In 1937, Nagoya was among the tour venues for the exhibition Kaigai Chōgenjitsushugi Sakuhinten, which artscape describes as presenting European Surrealist works and related materials to Japanese audiences before continuing to other cities through July. TOPMUSEUM further emphasizes interregional exchange by noting that participants in the Nagoya network visited Fukuoka and influenced members of Sociêtê Irf, framing the period as circulation between local scenes rather than a one-way flow of ideas into Nagoya.

Within this 1930s infrastructure, TOPMUSEUM presents Nagoya Photo Avant-Garde (formed from the club's photography section in 1939) as a node where experimental practice and theory were articulated in print, and it lists the Nagoya chapter through figures including Sakata, Tsugio Tajima, poet-photographer Kansuke Yamamoto, and Keiichirō Gotō. One Surrealist-leaning publication associated with this milieu is the photobook Mesemu zoku: Cho-genjitsushugi shashin shu (1940), produced by Shimozato and preserved in institutional collections including the Nagoya City Art Museum and the British Museum. TOPMUSEUM's framing of Nagoya as a cross-disciplinary network also situates Yamamoto's participation in 1939 as one example within a broader local infrastructure of clubs, magazines, and debate.

== Wartime constraints and reconfiguration (1940s) ==
As Japan moved into full wartime mobilization in the early 1940s, photographic activity operated under tighter surveillance and shrinking publication and exhibition opportunities that affected regional scenes as well as Tokyo and Osaka. In its survey of prewar avant-garde photography, TOPMUSEUM notes that wartime magazine consolidation forced the magazine Photo Times to change its name to Hodoshashin ("Photo journalism") in 1941, after which avant-garde photography quickly disappeared from its pages. Because Nagoya-based photographers had used national photography periodicals such as Photo Times (alongside magazines like Camera Art) as venues for theory and debate, the narrowing of print outlets changed how experimental work could circulate and be discussed. Writing about the prewar period, Eiko Aoki reports that the label "avant-garde" itself drew suspicion as censorship tightened, and that the Nagoya Photo Avant-Garde dropped the term and used the name Nagoya Shashin Bunka Kyokai ("Nagoya Photography Culture Association").

Aoki also records that poet-photographer Kansuke Yamamoto recalled police questioning and stated that he was released on the condition that he cease publication of Yoru no Funsui, a frequently cited example of the pressures placed on Surrealist-leaning print culture as the war intensified. A curriculum vitae published by Taka Ishii Gallery states that the group (after the name change) dissolved in 1941, indicating how short-lived formal avant-garde organizing could be under wartime conditions. The Metropolitan Museum of Art and Tate catalogue Surrealism Beyond Borders frames late-1930s Japan within a broader "Under Pressure" narrative in which Surrealist groups and publications faced surveillance and suppression, providing an international-canon context for understanding why Japanese Surrealist-associated networks (including photography circles) contracted and adapted as war approached and began. In a 1972 bibliographic note on prewar Nagoya coterie magazines, Kinoshita Shinzō likewise attributes the abrupt shrinkage of local small-circulation publishing to militarization, censorship, and paper shortages, and records both an announced-but-unissued title (Brille, 1940) and the short run of Carnet Bleu (1941-1942), issued by Seidōsha.

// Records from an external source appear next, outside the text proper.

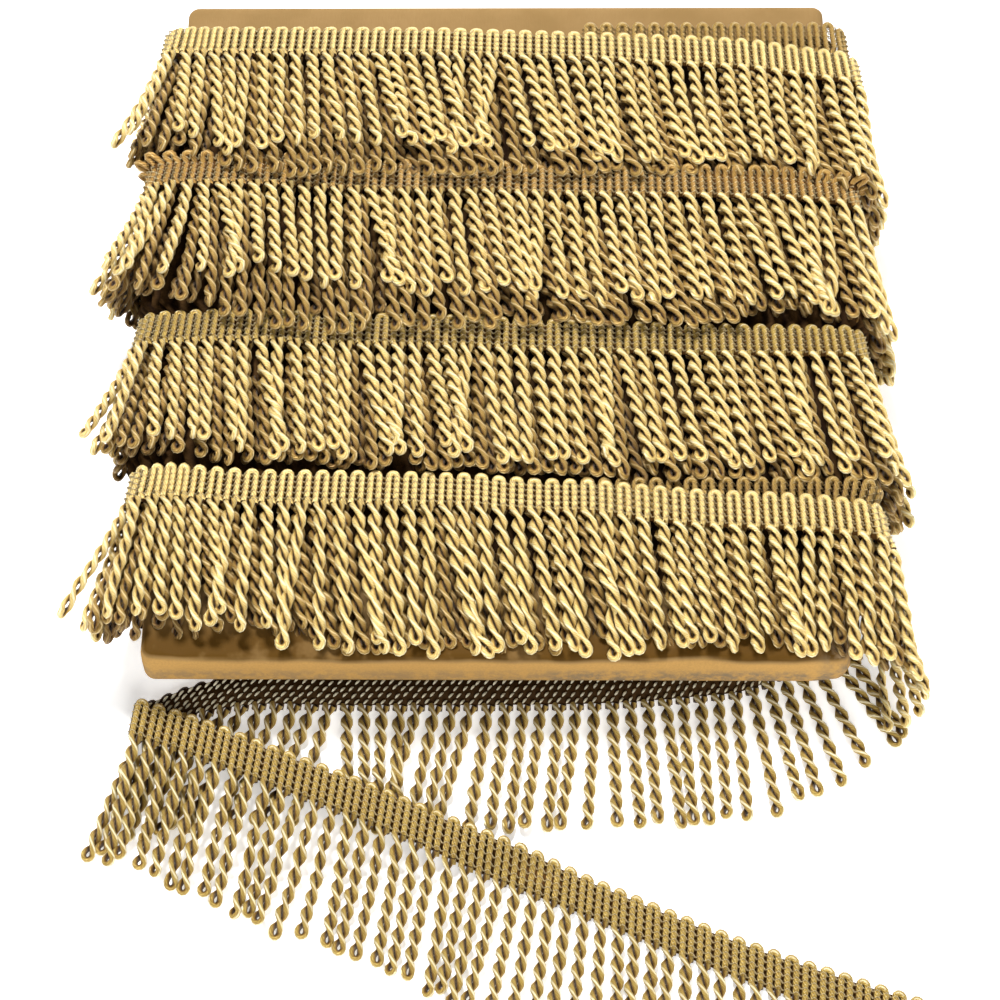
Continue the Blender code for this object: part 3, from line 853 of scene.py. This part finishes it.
def make_heading(name, yarn, thread, place, roots, sides=6):
    """A heading's units and the stitches over them, as two pieces."""
    units, stitches = Mesh(), Mesh()
    add_units(units, place, roots, sides)
    add_stitches(stitches, place, roots)
    return units.make(f"{name}_heading", yarn, "yarn"), stitches.make(f"{name}_stitches", thread, "yarn")


def make_tape(name, material, place, length, ring=False, bottom=0.00030, top=0.00085):
    """The woven backing of a heading, as one thin closed strip."""
    low, high = TAPE_EDGES
    count = int(length / 0.0025)
    u = np.linspace(0.0, length, count, endpoint=not ring)
    corners = []
    for w, h in ((low, bottom), (low, top), (high, top), (high, bottom)):
        corners.append(place(u, np.full_like(u, w), np.full_like(u, h)))
    mesh = Mesh()
    # Part way towards the backing's darkest painted shade.
    mesh.grid(np.stack(corners, 0), ring, 0.4, tube=True)
    if not ring:
        ends = np.arange(4) * count
        mesh.close(ends)
        mesh.close((ends + count - 1)[::-1])
    return mesh.make(name, material, "yarn")


def along_x(row, roots, table):
    """A table's value at each strand's root, by x."""
    around = row.around(roots)
    x = pile_point(around, row.near(around), 0.0)[:, 0]
    return np.interp(x, [a for a, _ in table], [b for _, b in table])


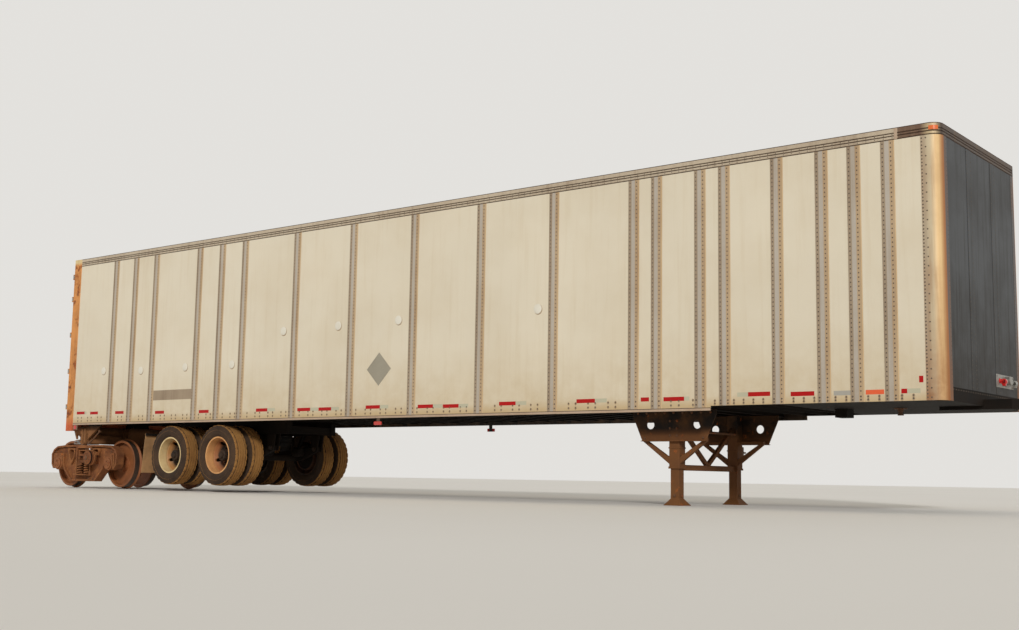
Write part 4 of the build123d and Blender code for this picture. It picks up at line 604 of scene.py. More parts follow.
WOOD = Finish("floor_planks", srgb(150, 112, 74), Surface.WOOD, roughness=0.6,
              dirt=srgb(86, 70, 54), blotches=0.5, dirt_scale=2.0)
ALUMINIUM = Finish("roof_skin", srgb(158, 154, 146), Surface.METAL, roughness=0.85,
                   specular=0.1, dirt=srgb(126, 115, 98), blotches=0.6, dirt_scale=0.7)
GALVANISED = Finish("galvanised_steel", srgb(158, 156, 150), Surface.METAL, roughness=0.45,
                    metallic=0.7, dirt=srgb(118, 92, 66), blotches=0.45, dirt_scale=6.0,
                    rust=0.2, rust_scale=9.0)
RUSTY_STEEL = Finish("rusty_steel", srgb(98, 68, 46), Surface.METAL, roughness=0.65, metallic=0.2,
                     dirt=srgb(132, 88, 54), blotches=0.5, dirt_scale=6.0, rust=0.4,
                     rust_scale=9.0)
BELLOWS = Finish("bellows_moulding", srgb(36, 34, 32), Surface.RUBBER, roughness=0.7,
                 dirt=srgb(96, 80, 62), blotches=0.4, dirt_scale=5.0)
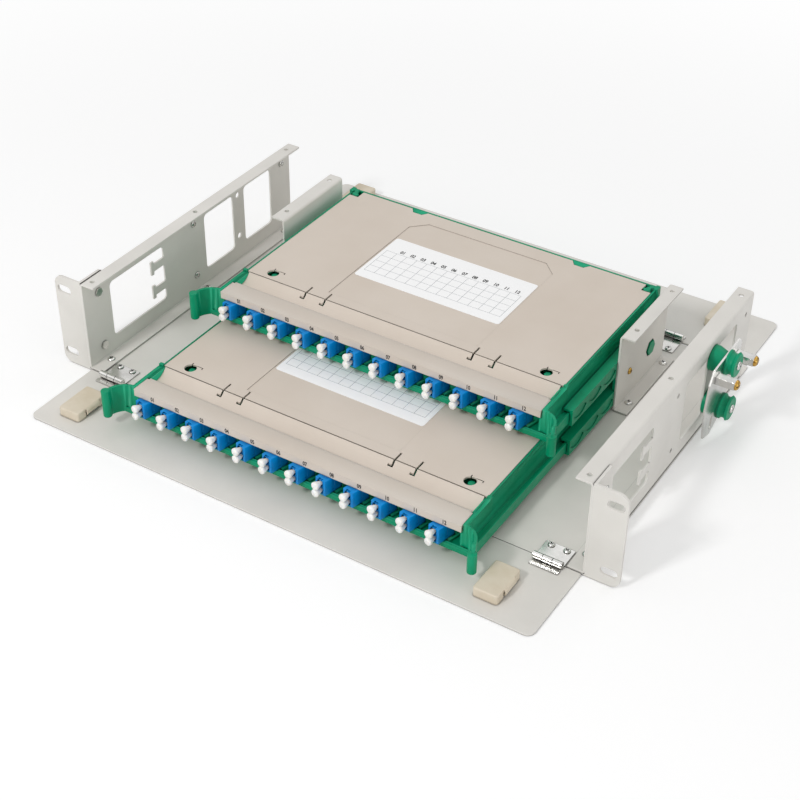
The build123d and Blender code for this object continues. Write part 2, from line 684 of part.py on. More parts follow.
def front_bar():
    """Beige front bar: numbered lip, flat strip and hollow trough."""
    top = TRAY_HEIGHT
    low = top - COVER_SHEET
    y1 = STRIP_DEPTH
    y2 = y1 + TROUGH_DEPTH - COVER_LINE / 2
    bed = y1 + TROUGH_LOW
    under = y1 - COVER_SHEET
    shell = Polyline((under, low), (COVER_SHEET, low), (COVER_SHEET, top - LIP_HEIGHT), (0, top - LIP_HEIGHT),
                     (0, top), (y1, top))
    shell += TangentArc((bed, top - TROUGH_SAG), (y1, top), tangent=(-1, 0))
    shell += TangentArc((bed, top - TROUGH_SAG), (y2, top), tangent=(1, 0))
    shell += Line((y2, top), (y2, low - 0.2))
    shell += TangentArc((bed, low - TROUGH_SAG), (y2, low - 0.2), tangent=(1, 0))
    shell += TangentArc((bed, low - TROUGH_SAG), (under, low), tangent=(-1, 0))
    bar = along_x(make_face(shell), -COVER_HALF, COVER_HALF)
    inner = tray_wall_inside() - COVER_LINE / 2
    for x0, x1 in ((-COVER_HALF - 1, -inner), (inner, COVER_HALF + 1)):
        bar -= block(x0, x1, under, y2 + 1, 0, top + 1)
    for slit in tongue_slits():
        bar -= slit
    edge = [e for e in bar.edges().filter_by(Axis.X) if abs(e.center().Y) < 1e-3 and e.center().Z > top - 0.1]
    return fillet(edge, 0.6)


def tongue_slits():
    """The four slits that free the two hinge tongues, each with a short foot in the trough."""
    y0 = STRIP_DEPTH + TROUGH_DEPTH
    half = TONGUE_SLIT / 2
    foot_y = y0 - SLIT_REACH
    heights = (TRAY_HEIGHT - COVER_SHEET - TROUGH_SAG, TRAY_HEIGHT + 1)
    slits = []
    for side in (-1, 1):
        for edge in (-1, 1):
            x = side * TONGUE_X + edge * TONGUE_WIDTH / 2
            run = block(x - half, x + half, foot_y, y0 + TONGUE_LENGTH, *heights)
            slits.append(run + block(x - SLIT_FOOT, x + half, foot_y, foot_y + TONGUE_SLIT, *heights))
    return slits


def cover_plate():
    """Beige cover with a rounded pivot edge, a shallow recess, two finger holes and notches for the clips."""
    nose = COVER_SHEET / 2
    y0 = STRIP_DEPTH + TROUGH_DEPTH + COVER_LINE / 2 + nose
    y1 = TRAY_DEPTH - TRAY_WALL - 0.3
    top = TRAY_HEIGHT
    low = top - COVER_SHEET
    plate = block(-COVER_HALF, COVER_HALF, y0, y1, low, top)
    plate += rod_x(-COVER_HALF, COVER_HALF, y0, top - nose, nose)
    x0, x1, r0, r1 = RECESS
    cut = RECESS_CHAMFER
    shape = outline((x0, r0), (x1, r0), (x1, r1 - cut), (x1 - cut, r1), (x0 + cut, r1), (x0, r1 - cut))
    plate -= along_z(shape, top - RECESS_DEPTH, top + 1)
    for slit in tongue_slits():
        plate -= slit
    for side in (-1, 1):
        x, y = COVER_HOLE
        plate -= rod_z(low - 1, top + 1, side * x, y, COVER_HOLE_R)
        plate -= along_z(offset(rear_tab(side * REAR_TAB_X), 0.3), low - 1, top + 1)
    width, depth = CLIP
    notch = block(COVER_HALF - width - 0.1, COVER_HALF + 1, TRAY_DEPTH - TRAY_WALL - depth - 0.3,
                  TRAY_DEPTH, low - 1, top + 1)
    return plate - notch - mirrored(notch)


def table_label():
    """Thin label that lies in the cover's recess."""
    z = TRAY_HEIGHT - RECESS_DEPTH
    x0, x1 = RECESS[0] + LABEL_INSET, RECESS[1] - LABEL_INSET
    return block(x0, x1, *LABEL_Y, z, z + LABEL_THICKNESS)


def adapter(index):
    """Duplex adapter: a block with two ports, one above the other, open at both ends."""
    width, length, height = ADAPTER_SIZE
    body = block(-width / 2, width / 2, 0, length, 0, height)
    for port in (-1, 1):
        z = height / 2 + port * PORT_PITCH / 2
        half = PORT_SIZE / 2
        body -= block(-half, half, -1, PORT_DEPTH, z - half, z + half)
        body -= block(-half, half, length - PORT_DEPTH, length + 1, z - half, z + half)
    ridge = block(-width / 2 + 1.5, width / 2 - 1.5, ADAPTER_FRONT + 5, length - 6, height - 0.1, height + 0.4)
    return adapter_place(index) * (body + ridge)


def dust_caps(index):
    """Round caps that close an adapter's front ports, and square plugs in its rear ports."""
    _, length, height = ADAPTER_SIZE
    half = CAP_STEM / 2
    caps = []
    for port in (-1, 1):
        z = height / 2 + port * PORT_PITCH / 2
        stem = block(-half, half, -0.2, PORT_DEPTH - 1, z - half, z + half)
        head = rod_y(-CAP_LENGTH, 0, 0, z, CAP_R)
        head = fillet(head.edges().filter_by(GeomType.CIRCLE).sort_by(Axis.Y)[0], 1.6)
        caps.append(adapter_place(index) * (stem + head))
        plug = block(-half, half, length - PORT_DEPTH + 1, length + PLUG_LENGTH, z - half, z + half)
        caps.append(adapter_place(index) * plug)
    return caps


def splice_holder():
    """Comb that holds the splice sleeves between the two fibre guides."""
    half = SPLICES * SPLICE_PITCH / 2 + 1.5
    y0, y1 = SPLICE_Y
    comb = block(-half, half, y0, y1, FLOOR, FLOOR + 2.0)
    for index in range(SPLICES + 1):
        x = (index - SPLICES / 2) * SPLICE_PITCH
        comb += block(x - 0.6, x + 0.6, y0 + 4, y0 + 12, FLOOR + 1.9, FLOOR + 8)
        comb += block(x - 0.6, x + 0.6, y1 - 12, y1 - 4, FLOOR + 1.9, FLOOR + 8)
    return comb


def splice_sleeves():
    middle = (SPLICE_Y[0] + SPLICE_Y[1]) / 2
    y0, y1 = middle - SPLICE_LENGTH / 2, middle + SPLICE_LENGTH / 2
    z = FLOOR + 2.0 + SPLICE_R
    return [rod_y(y0, y1, (index - SPLICES / 2 + 0.5) * SPLICE_PITCH, z, SPLICE_R)
            for index in range(SPLICES)]


# Cable clamp

def clamp_face():
    return SIDE_FACE + CLAMP_OFFSET


def clamp_plate():
    """Zinc plate that stands off the wall, with a slotted tail and two arms for the cable ties."""
    plate = along_x(outline(*CLAMP_OUTLINE), clamp_face(), clamp_face() + CLAMP_SHEET)
    y, z, length, width = CLAMP_SLOT
    slot = Pos(y, z) * Rot(0, 0, 80) * SlotOverall(length, width)
    plate -= along_x(slot, clamp_face() - 1, clamp_face() + CLAMP_SHEET + 1)
    rise = CLAMP_ARM_HEIGHT / 2
    reach = CLAMP_ARM_DEPTH / 2
    for y in CLAMP_ARM_Y:
        arm = block(clamp_face(), clamp_face() + CLAMP_ARM, y - reach, y + reach,
                    CLAMP_ARM_Z - rise, CLAMP_ARM_Z + rise)
        plate += arm
    for y, z in STRIP_HOLES:
        plate -= rod_x(clamp_face() - 1, clamp_face() + CLAMP_SHEET + 1, y, z, SCREW_R + HOLE_PLAY)
    return plate


def bush_inner(seat):
    """Tapered insulating bush between the wall and the clamp plate."""
    x0, x1 = SIDE_FACE, clamp_face()
    section = outline((x0, 0), (x0, BUSH_R), (x0 + 3, BUSH_R), (x1, BUSH_WAIST_R - 1), (x1, 0))
    return bored_bush(section, x0, x1, seat)


def bush_outer(seat):
    """Waisted insulating bush on the clamp plate's outer face."""
    x0 = clamp_face() + CLAMP_SHEET
    x1 = x0 + BUSH_LENGTH
    side = Polyline((x0, 0), (x0, BUSH_R), (x0 + 1.5, BUSH_R))
    waist = ThreePointArc((x0 + 1.5, BUSH_R), ((x0 + x1) / 2, BUSH_WAIST_R), (x1 - 1.5, BUSH_R))
    end = Polyline((x1 - 1.5, BUSH_R), (x1, BUSH_R - 1), (x1, 0), (x0, 0))
    return bored_bush(make_face(side + waist + end), x0, x1, seat)


def bored_bush(section, x0, x1, seat):
    """Turn a bush's half section round its screw and bore it."""
    body = revolve(section, Axis.X)
    bore = rod_x(x0 - 1, x1 + 1, 0, 0, SCREW_R + HOLE_PLAY)
    return Pos(0, *seat) * (body - bore)


def bush_screw(seat):
    """Screw through both bushes, the plate and the wall."""
    inside = SIDE_FACE - SHEET
    outside = clamp_face() + CLAMP_SHEET + BUSH_LENGTH
    shank = rod_x(inside - NUT_HEIGHT, outside, *seat, SCREW_R)
    head = rod_x(outside, outside + NUT_HEIGHT, *seat, NUT_R)
    nut = rod_x(inside - NUT_HEIGHT, inside, *seat, NUT_R)
    return shank + head + nut


def clamp_end_screws():
    """Brass screws in the ends of the clamp's arms."""
    x = clamp_face() + CLAMP_ARM
    return [rod_x(x, x + CLAMP_END_LENGTH, y, CLAMP_ARM_Z, CLAMP_END_R) for y in CLAMP_ARM_Y]


# Every piece, by node name

def build_chassis():
    save("base_plate", base_plate())
    save("side_plate_right", side_plate())
    save("side_plate_left", mirrored(side_plate()))
    save("rack_ear_right", rack_ear())
    save("rack_ear_left", mirrored(rack_ear()))
    save("ear_screws", [twin for screw in ear_screws() for twin in both_sides(screw)])
    save("side_nuts", [twin for nut in side_nuts() for twin in both_sides(nut)])
    save("foot_screws", foot_screws())
    save("inner_bracket_right", inner_bracket())
    save("inner_bracket_left", mirrored(inner_bracket()))
    save("bracket_screws", bracket_screws())
    save("rail_right", rail())
    save("rail_left", mirrored(rail()))
    save("rail_screws", both_sides(rail_screw()))


def build_clamp():
    save("clamp_plate", clamp_plate())
    save("clamp_screws", clamp_end_screws())
    save("bush_screws", [bush_screw(seat) for seat in STRIP_HOLES])
    for name, seat in zip(("lower", "upper"), STRIP_HOLES):
        save(f"{name}_bush_inner", bush_inner(seat))
        save(f"{name}_bush_outer", bush_outer(seat))


def build_doors():
    for place in DOOR_GAPS:
        save(f"{place}_door", to_end(place, door(place)))
        for name, side in (("left", -1), ("right", 1)):
            save(f"{place}_hinge_leaf_{name}", to_end(place, fixed_leaf(place, side)))
            save(f"{place}_door_leaf_{name}", to_end(place, moving_leaf(place, side)))
            save(f"{place}_hinge_pin_{name}", to_end(place, hinge_pin(place, side)))
            save(f"{place}_latch_{name}", to_end(place, latch(place, name, side)))
    save("hinge_screws", hinge_screws())


def build_tray(name, level):
    caps = [cap for index in range(ADAPTERS) for cap in dust_caps(index)]
    save(f"{name}_tray", placed(tray_base(), level))
    save(f"{name}_front_bar", placed(front_bar(), level))
    save(f"{name}_cover", placed(cover_plate(), level))
    save(f"{name}_label", placed(table_label(), level))
    save(f"{name}_adapters", placed([adapter(index) for index in range(ADAPTERS)], level))
    save(f"{name}_dust_caps", placed(caps, level))
    save(f"{name}_splice_holder", placed(splice_holder(), level))
    save(f"{name}_splice_sleeves", placed(splice_sleeves(), level))


os.makedirs("parts", exist_ok=True)
build_chassis()
build_clamp()
build_doors()
build_tray("lower", 0)
build_tray("upper", 1)
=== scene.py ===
"""Looks of a rack-mounted fibre distribution panel.

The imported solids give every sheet, tray and hinge its shape. This script gives them their finishes, makes
the parts that need finer forms than the solids (screws, adapters, dust caps, printed marks), and sets up
the studio and the camera.
"""
import json
import logging
import math
from dataclasses import dataclass
from enum import Enum

import bmesh
import bpy
from mathutils import Matrix, Vector

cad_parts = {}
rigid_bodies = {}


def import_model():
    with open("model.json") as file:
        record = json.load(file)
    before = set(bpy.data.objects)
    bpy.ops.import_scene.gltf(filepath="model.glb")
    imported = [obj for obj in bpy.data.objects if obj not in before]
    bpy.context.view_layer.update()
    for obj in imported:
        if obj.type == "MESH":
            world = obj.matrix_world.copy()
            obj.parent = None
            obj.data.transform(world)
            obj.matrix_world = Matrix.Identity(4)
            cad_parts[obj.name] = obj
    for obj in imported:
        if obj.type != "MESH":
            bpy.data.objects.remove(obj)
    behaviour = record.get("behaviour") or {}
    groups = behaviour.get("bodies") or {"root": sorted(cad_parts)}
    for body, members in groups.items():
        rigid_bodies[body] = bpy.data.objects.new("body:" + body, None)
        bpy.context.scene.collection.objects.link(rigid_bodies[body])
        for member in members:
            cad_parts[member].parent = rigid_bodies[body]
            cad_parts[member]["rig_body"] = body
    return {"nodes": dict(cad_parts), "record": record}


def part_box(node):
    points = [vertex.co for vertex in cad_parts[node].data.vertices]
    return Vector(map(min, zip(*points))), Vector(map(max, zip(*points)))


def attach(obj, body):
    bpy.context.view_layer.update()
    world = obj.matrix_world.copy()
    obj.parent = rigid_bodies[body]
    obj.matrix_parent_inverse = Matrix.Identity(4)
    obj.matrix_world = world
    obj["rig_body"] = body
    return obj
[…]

== Postwar Nagoya (1950s–1960s) ==
Movement histories of Nagoya photography describe the postwar field as a reconfiguration in which "objective" documentary/realist impulses and more overtly constructed or "subjective" approaches were debated side by side, rather than yielding a single dominant style. One early postwar marker of renewed experimental activity was the formation of the Nagoya-area collective VIVI (VIVI-sha) in 1947, which Art Platform Japan dates to ca. 1950 as an active period. A museum survey account of Nagoya’s modern photography frames late-1940s to 1950s works by figures such as Keiichirō Gotō, Minayoshi Takada, and Yoshifumi Hattori within this postwar context of tension between realism and "subjectivist" photography in the region. The same institutional record lists the small bulletin CARNET DE VIVI (no. 1, printed June 1948) as part of the period’s documentary trace, indicating how photographs and short programmatic texts circulated in limited, locally produced print formats. One institutional expression of these "subjectivist" tendencies was the Japan Subjective Photography League, founded in May 1956; Nagoya-linked photographers including Keiichirō Gotō joined the league, while Kansuke Yamamoto participated in its formation and also exhibited in the First International Subjective Photography Exhibition later that year.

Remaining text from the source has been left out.